Tortellini with Pesto and Sun-Dried Tomatoes along with Italian Crusted Chicken Makes: 4 Servings
18 oz. Refrigerated Three-Cheese tortellini
½ cup fresh basil pesto (recipe below)
½ cup freshly shredded Parmesan cheese
½ cup sun-dried tomatoes; drained and chopped
½ bunch fresh basil; chopped
- Prepare pasta according to package directions.
- Drain pasta
- Gently toss with pesto, cheese, tomatoes and basil (or you may leave basil to sprinkle on top)

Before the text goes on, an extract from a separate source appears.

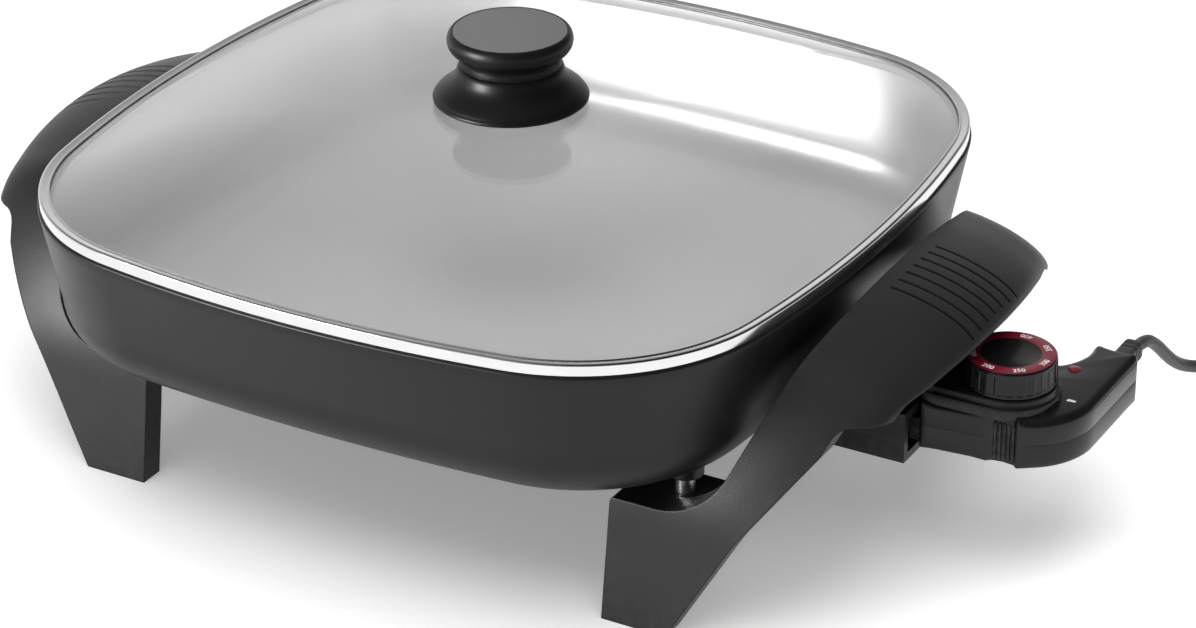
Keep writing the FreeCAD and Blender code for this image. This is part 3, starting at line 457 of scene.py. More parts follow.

- Serve hot with garlic toast and salad.
Fresh Basil Pesto Makes: 1 cup
Place 4 cups loosely packed basil leaves, ½ cup grated Parmesan cheese, 2 garlic cloves, halved and ¼ tsp. salt in a food processor. Cover and pulse until chopped. Add ½ cup pine nuts, toasted; cover and process until blended. Gradually add ½ cup olive oil in a steady stream while processing.
Inner Chef Note: Do not add the olive oil too quickly; it may not mix properly.
Italian Crusted Chicken
3 boneless, skinless chicken breasts; pound to 1/4 inch thick and top with Italian Seasoning Grinder from MrCormicks. Grill until done. Slice chicken and lay over tortellini.